# [WHAT YOU ARE ASKED TO DO]
Return the lines exactly as they stand, from the first of the material through the line containing "0], np.zeros(len(along))), axis=1))".

# [DATASET CONTENT]
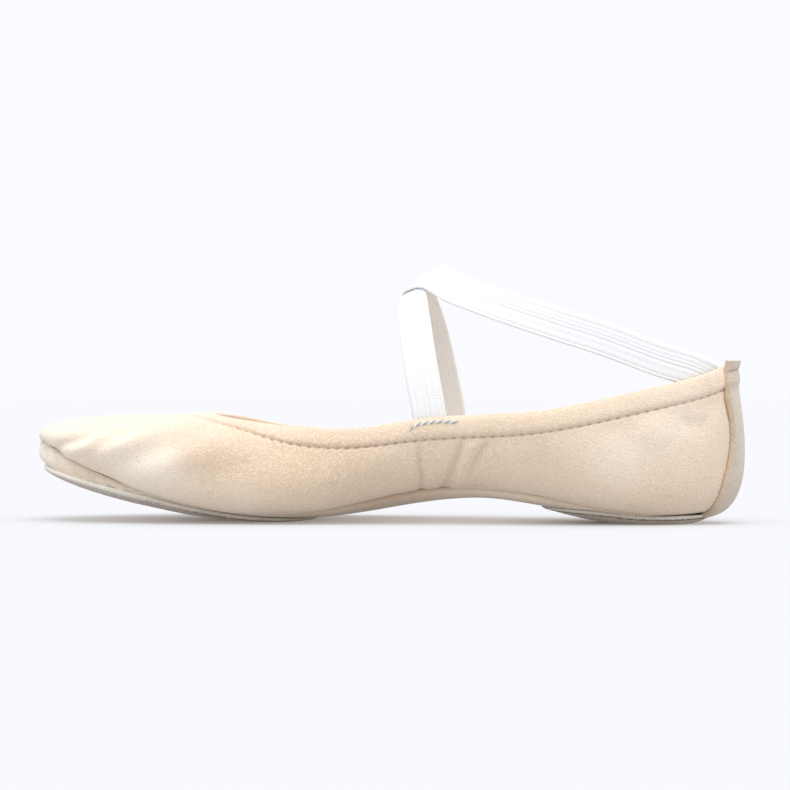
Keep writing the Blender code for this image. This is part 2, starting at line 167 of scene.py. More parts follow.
def makeLastCurve():
    rows = []
    for footBack, footSide, lift, back, side, height, *reach in stations.values():
        footBack *= last["length"]
        foot = place(footBack, footSide * last["ballWidth"], underside(footBack) + lift * mm)
        collar = place(back * last["length"], side * last["ballWidth"], height * last["heelHeight"])
        rows.append(np.concatenate((foot, collar, np.array(reach) * mm)))
    rows = np.array(rows)
    middles = (rows[:, :3] + rows[:, 3:6]) / 2
    steps = np.linalg.norm(np.roll(middles, -1, axis=0) - middles, axis=1)
    inner = np.cumsum(steps[:heelStation])
    outer = np.cumsum(steps[heelStation:])
    turns = np.concatenate(((0.0,), inner / inner[-1] / 2, 0.5 + outer[:-1] / outer[-1] / 2))
    return ClosedCurve(turns, rows)


lastCurve = makeLastCurve()


def unit(vectors):
    return vectors / np.linalg.norm(vectors, axis=-1, keepdims=True)


def bell(values, width):
    return np.exp(-(values / width) ** 2)


def backShare(points):
    return points[..., 0] / last["length"] + 0.5


def reachAlong(line):
    # distance of each point of a line from its start
    return np.concatenate(((0.0,), np.cumsum(np.linalg.norm(np.diff(line, axis=0), axis=1))))


def outward(turns, first):
    # level direction out of the shoe, square to the foot line (first 0) or the collar line (first 3)
    ahead = lastCurve.at(turns + last["nudge"])[:, first:first + 2]
    along = ahead - lastCurve.at(turns - last["nudge"])[:, first:first + 2]
    return unit(np.stack((along[:, 1], -along[:, 0], np.zeros(len(along))), axis=1))


def makeSkin():
    # a fine table of the upper's outer face: points and normals by turn and share, and rib lengths
    turns = np.arange(last["skinTurns"]) / last["skinTurns"]
    shares = np.linspace(*last["skinReach"], last["skinRows"])
    row = lastCurve.at(turns)
    foot, collar = row[:, :3], row[:, 3:6]
    low = foot + row[:, 6:7] * outward(turns, 0) + row[:, 7:8] * up
    high = collar + row[:, 8:9] * outward(turns, 3) + row[:, 9:10] * up
    t = np.linspace(0, 1, last["samples"])[None, :, None]
    foot, low, high, collar = (p[:, None, :] for p in (foot, low, high, collar))
    ribs = (1 - t)**3 * foot + 3 * (1 - t)**2 * t * low + 3 * (1 - t) * t**2 * high + t**3 * collar
    steps = np.linalg.norm(np.diff(ribs, axis=1), axis=2)
    reaches = np.hstack((np.zeros((len(turns), 1)), np.cumsum(steps, axis=1)))
    points = np.empty((len(turns), len(shares), 3))
    for k in range(len(turns)):
        reach = shares * reaches[k, -1]
        for axis in range(3):
            points[k, :, axis] = np.interp(reach, reaches[k], ribs[k, :, axis])
        over = reach - np.clip(reach, 0.0, reaches[k, -1])
        ends = np.where(over[:, None] > 0, ribs[k, -1] - ribs[k, -2], ribs[k, 1] - ribs[k, 0])
        points[k] += over[:, None] * unit(ends)
    ahead, behind = 2, 6  # table steps that a normal is measured over, along the shoe and up the rib
    along = np.roll(points, -ahead, axis=0) - np.roll(points, ahead, axis=0)
    padded = np.pad(points, ((0, 0), (behind, behind), (0, 0)), mode="edge")
    upward = padded[:, 2 * behind:] - padded[:, :-2 * behind]
    return np.concatenate((points, unit(np.cross(along, upward))), axis=2), reaches[:, -1]


skinTable, ribTable = makeSkin()


def ribLength(turns):
    places = np.asarray(turns) % 1.0 * len(ribTable)
    return np.interp(places, np.arange(len(ribTable) + 1), np.append(ribTable, ribTable[0]))


def skinAt(turns, shares):
    # points and normals of the outer face, by interpolation in the table
    turns, shares = np.broadcast_arrays(turns, shares)
    low, high = last["skinReach"]
    column = turns % 1.0 * len(skinTable)
    row = np.clip((shares - low) / (high - low), 0.0, 1.0) * (last["skinRows"] - 1)
    i = np.floor(column).astype(int)
    j = np.minimum(np.floor(row).astype(int), last["skinRows"] - 2)
    u, v = (column - i)[..., None], (row - j)[..., None]
    i, after = i % len(skinTable), (i + 1) % len(skinTable)
    near = skinTable[i, j] * (1 - v) + skinTable[i, j + 1] * v
    far = skinTable[after, j] * (1 - v) + skinTable[after, j + 1] * v
    mixed = near * (1 - u) + far * u
    return mixed[..., :3], unit(mixed[..., 3:])


def skin(turns, shares):
    return skinAt(turns, shares)[0]


def wall(turns, shares, depths):
    # points of the upper's wall, at depths under its outer face (minus stands proud)
    point, normal = skinAt(turns, shares)
    return point - np.asarray(depths)[..., None] * normal


def toeShare(turns):
    behind = lastCurve.at(turns)[:, 0] + last["length"] / 2
    return np.maximum(0.0, 1 - behind / last["turnUpLength"])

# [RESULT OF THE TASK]
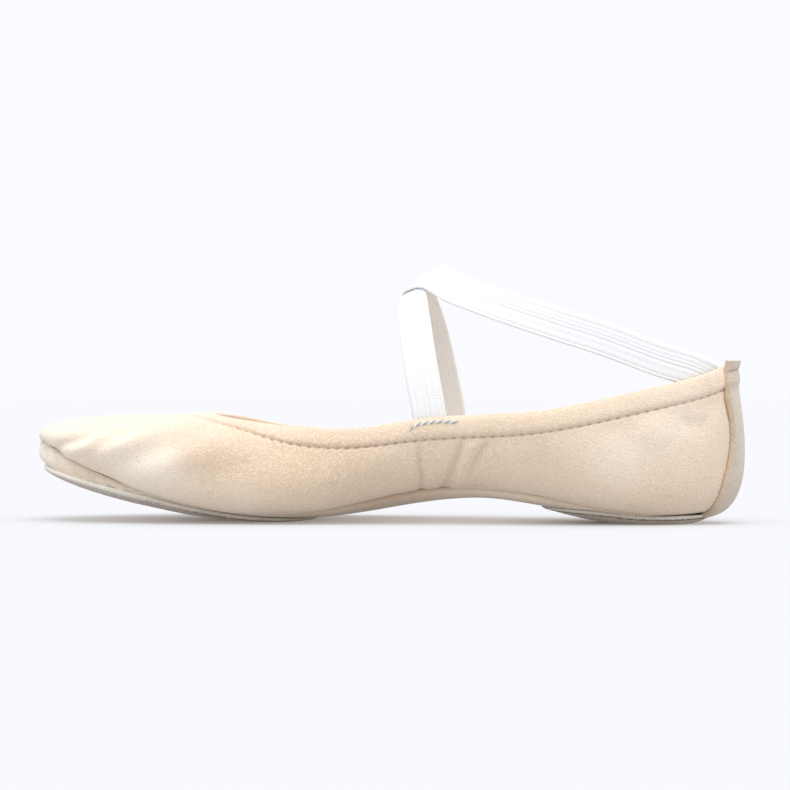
Keep writing the Blender code for this image. This is part 2, starting at line 167 of scene.py. More parts follow.
def makeLastCurve():
    rows = []
    for footBack, footSide, lift, back, side, height, *reach in stations.values():
        footBack *= last["length"]
        foot = place(footBack, footSide * last["ballWidth"], underside(footBack) + lift * mm)
        collar = place(back * last["length"], side * last["ballWidth"], height * last["heelHeight"])
        rows.append(np.concatenate((foot, collar, np.array(reach) * mm)))
    rows = np.array(rows)
    middles = (rows[:, :3] + rows[:, 3:6]) / 2
    steps = np.linalg.norm(np.roll(middles, -1, axis=0) - middles, axis=1)
    inner = np.cumsum(steps[:heelStation])
    outer = np.cumsum(steps[heelStation:])
    turns = np.concatenate(((0.0,), inner / inner[-1] / 2, 0.5 + outer[:-1] / outer[-1] / 2))
    return ClosedCurve(turns, rows)


lastCurve = makeLastCurve()


def unit(vectors):
    return vectors / np.linalg.norm(vectors, axis=-1, keepdims=True)


def bell(values, width):
    return np.exp(-(values / width) ** 2)


def backShare(points):
    return points[..., 0] / last["length"] + 0.5


def reachAlong(line):
    # distance of each point of a line from its start
    return np.concatenate(((0.0,), np.cumsum(np.linalg.norm(np.diff(line, axis=0), axis=1))))


def outward(turns, first):
    # level direction out of the shoe, square to the foot line (first 0) or the collar line (first 3)
    ahead = lastCurve.at(turns + last["nudge"])[:, first:first + 2]
    along = ahead - lastCurve.at(turns - last["nudge"])[:, first:first + 2]
    return unit(np.stack((along[:, 1], -along[:, 0], np.zeros(len(along))), axis=1))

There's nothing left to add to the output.